Yes, it’s unusual. If you’re not missing it, though…
Is it something I should be concerned about? Should I address it with him? I hear so many people say it is a barometer of a relationship. He’ll hug me once in awhile and say he loves me. I think it may just be his personality. We have a kid, and I feel we have a strong family core, I just don’t know of I should be concerned.
I’m not trying to create problems where there aren’t any. If you’re missing it, talk to him. If you feel like you’re getting enough affection with what you’re doing, then no worries.
My husband says he just has no desires towards me like he once did. Says he doesn’t enjoy my kisses & if he has anything to do with me complains about me not being able to heat him up, although he basically wants nothing to do with foreplay. My response at first was to cry privately a lot… I have missed my intimacy with him. I have missed the looks he once gave me & how he spoke to me & of me.

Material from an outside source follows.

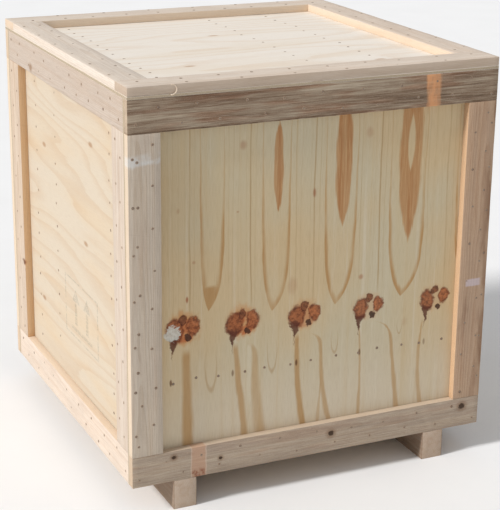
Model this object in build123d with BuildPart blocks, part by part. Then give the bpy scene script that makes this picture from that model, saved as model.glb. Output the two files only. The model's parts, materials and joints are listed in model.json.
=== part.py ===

Then I stopped feeling sorry for myself & began to pray that I would draw closer to my Heavenly Father. I once was closer to HIM & drifted away. I pray/prayed that my relationship would grow towards HIM in the way HE desires to have soul intamacy with me.
My husband remains aloof, even though I have not stopped praying for our intamacy to grow.
Meanwhile, my Heavenly Father gives me love in a way no human can match. I am grateful to know HIM & someday when this life is over, I will be with the ONE who’s love remains forever.
I love to kiss. Hooked from the first one. In fact if a guy’s kiss did NOT knock my socks off. NEXT! I an so oooh serious. My husband is a great kisser. Does not kiss me enough. Basically he does not Like to Kiss very much. He gives me this crap that he always thinks about the end game. When it doesn’t end like THAT he is disappointed. I think his reason is a cover for If it cannot end like i want then I don’t want to kiss.